**GIVEN EXERCISE**: Each line from the beginning of the data below through the line containing "# Heights are" should be repeated exactly, please.

**DATASET SECTION**:
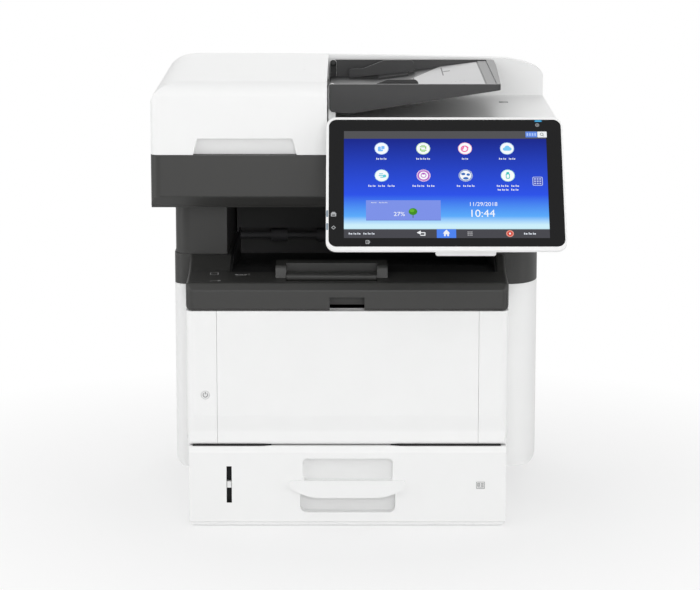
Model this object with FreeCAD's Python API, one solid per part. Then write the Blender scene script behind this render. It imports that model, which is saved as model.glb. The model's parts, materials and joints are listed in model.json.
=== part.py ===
import FreeCAD, Part
import math
import os
from FreeCAD import Vector

os.makedirs("parts", exist_ok=True)

# Desktop photocopier. Millimetres, +Z up, +X to the user's right, +Y towards the back.
# Heights are above the table. Depths are counted back from the front plane of the drawer.

# overall
depth = 392.0            # front plane of the drawer to the rear cover
panelReach = 105.0       # how far the touch panel stands out in front of the drawer
unitLeft = -193.4        # front unit: drawer, front cover and lip
unitRight = 173.4
bodyLeft = -212.5        # wider body behind the front unit
bodyRight = 214.7
scannerHalf = 233.2      # half width of the scanner and its lid
paperX = -10.0           # centre line of the paper path
stepDepth = 106.0        # where the body widens
wall = 2.5               # plastic shells
sheet = 1.2              # steel plates
gap = 0.3                # between fixed covers and moving ones
runFit = 0.05            # radial clearance of a shaft in its hole

# heights
footHeight = 3.0
drawerTop = 94.9
coverTop = 252.4
lipTop = 284.0
deckBack = 300.0         # deck height where the columns stand
scannerBottom = 365.0
scannerTop = 427.0
deckTop = 458.0          # low part of the lid, under the document tray
lidTop = 510.0

frontY = -(depth + panelReach) / 2 + panelReach


def at(d):
    """Place of a depth counted back from the front plane."""
    return frontY + d


def save(name, shape):
    shape.exportStep("parts/" + name + ".step")
    print(name, len(shape.Solids), round(shape.Volume / 1000, 1), shape.isValid())


def box(x0, x1, d0, d1, z0, z1):
    return Part.makeBox(x1 - x0, d1 - d0, z1 - z0, Vector(x0, at(d0), z0))


def place(axis, u, v, w):
    """A point from outline coordinates: axis is the direction w runs along."""
    if axis == "x":
        return Vector(w, at(u), v)
    if axis == "y":
        return Vector(u, at(w), v)
    return Vector(u, at(v), w)


def prism(points, axis, lo, hi):
    """Prism of a closed outline. A point is (u, v), (u, v, radius) or (u, v, setback in, setback out)."""
    count = len(points)
    starts = []
    ends = []
    for i in range(count):
        p = Vector(points[i][0], points[i][1], 0)
        before = Vector(points[i - 1][0], points[i - 1][1], 0) - p
        after = Vector(points[(i + 1) % count][0], points[(i + 1) % count][1], 0) - p
        backIn = 0.0
        backOut = 0.0
        if len(points[i]) == 3 and points[i][2] > 0:
            half = before.getAngle(after) / 2
            backIn = points[i][2] / math.tan(half)
            backOut = backIn
        if len(points[i]) == 4:
            backIn = points[i][2]
            backOut = points[i][3]
        starts.append(p + before.normalize() * backIn)
        ends.append(p + after.normalize() * backOut)
    edges = []
    for i in range(count):
        corner = Vector(points[i][0], points[i][1], 0)
        if (starts[i] - ends[i]).Length > 1e-6:
            if len(points[i]) == 3:
                inner = (starts[i] + ends[i]) * 0.5 - corner
                tangent = (starts[i] - corner).Length
                reach = math.hypot(tangent, points[i][2]) - points[i][2]
                middle = corner + inner.normalize() * reach
                ring = [place(axis, q.x, q.y, lo) for q in (starts[i], middle, ends[i])]
                edges.append(Part.Arc(*ring).toShape())
            else:
                pull = 0.5523
                first = starts[i] + (corner - starts[i]) * pull
                second = ends[i] + (corner - ends[i]) * pull
                curve = Part.BezierCurve()
                curve.setPoles([place(axis, q.x, q.y, lo) for q in (starts[i], first, second, ends[i])])
                edges.append(curve.toShape())
        nextStart = starts[(i + 1) % count]
        if (nextStart - ends[i]).Length > 1e-6:
            run = [place(axis, q.x, q.y, lo) for q in (ends[i], nextStart)]
            edges.append(Part.makeLine(run[0], run[1]))
    face = Part.Face(Part.Wire(edges))
    return face.extrude(place(axis, 0, 0, hi) - place(axis, 0, 0, lo))


def rod(axis, u, v, lo, hi, radius):
    """Round bar along an axis, through the outline point (u, v)."""
    base = place(axis, u, v, lo)
    return Part.makeCylinder(radius, hi - lo, base, place(axis, u, v, hi) - base)


def roundBox(axis, u0, u1, v0, v1, lo, hi, radius):
    corners = [(u0, v0, radius), (u1, v0, radius), (u1, v1, radius), (u0, v1, radius)]
    return prism(corners, axis, lo, hi)


def join(shapes):
    return shapes[0].fuse(shapes[1:]).removeSplitter() if len(shapes) > 1 else shapes[0]


def cut(shape, tools):
    return shape.cut(tools)


def involuteGear(axis, u, v, lo, hi, teeth, module):
    """Small spur gear with straight-flanked teeth."""
    pitch = teeth * module / 2
    outline = []
    for i in range(teeth):
        turn = 2 * math.pi * i / teeth
        quarter = math.pi / (2 * teeth)
        steps = [(pitch - 1.25 * module, -1.45), (pitch + module, -0.45), (pitch + module, 0.45),
                 (pitch - 1.25 * module, 1.45)]
        for radius, share in steps:
            outline.append((u + radius * math.cos(turn + share * quarter),
                            v + radius * math.sin(turn + share * quarter)))
    return prism(outline, axis, lo, hi)


# ---- lower body -------------------------------------------------------------------------

chassisLeft = unitLeft + 2.0
chassisRight = unitRight - 1.5
bayInner = 16.0          # thickness of the hollow chassis cheeks
floorTop = footHeight + 2.5
drawerFront = 18.0       # thickness of the drawer front
chassisBack = depth - 4.0


def baseFrame():
    start = drawerFront + gap
    shapes = [box(chassisLeft, chassisRight, start, chassisBack, footHeight, floorTop)]
    shapes.append(box(chassisLeft, chassisRight, chassisBack - wall, chassisBack, footHeight, drawerTop))
    for side, inner in ((chassisLeft, chassisLeft + bayInner), (chassisRight, chassisRight - bayInner)):
        for x in (side, inner):
            x0 = min(x, x + (wall if x < paperX else -wall))
            shapes.append(box(x0, x0 + wall, start, chassisBack, footHeight, drawerTop))
        lo = min(side, inner)
        shapes.append(box(lo, lo + bayInner, start, chassisBack, drawerTop - wall, drawerTop))
        shapes.append(box(lo, lo + bayInner, start, start + wall, footHeight, drawerTop))
    for x0, x1 in ((chassisLeft + wall, plateLeft + 10), (plateRight - 10, chassisRight - wall)):
        shapes.append(box(x0, x1, plateFront, plateBack, drawerTop - wall, drawerTop))
    return join(shapes)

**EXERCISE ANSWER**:
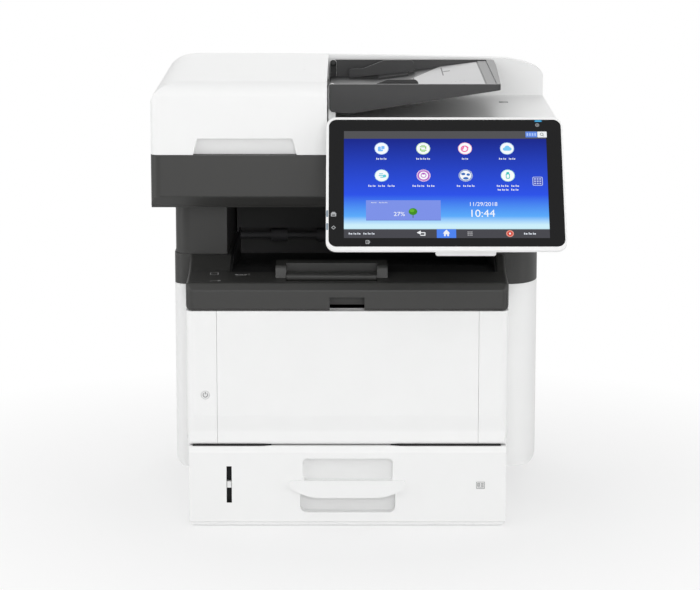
Model this object with FreeCAD's Python API, one solid per part. Then write the Blender scene script behind this render. It imports that model, which is saved as model.glb. The model's parts, materials and joints are listed in model.json.
=== part.py ===
import FreeCAD, Part
import math
import os
from FreeCAD import Vector

os.makedirs("parts", exist_ok=True)

# Desktop photocopier. Millimetres, +Z up, +X to the user's right, +Y towards the back.
# Heights are above the table. Depths are counted back from the front plane of the drawer.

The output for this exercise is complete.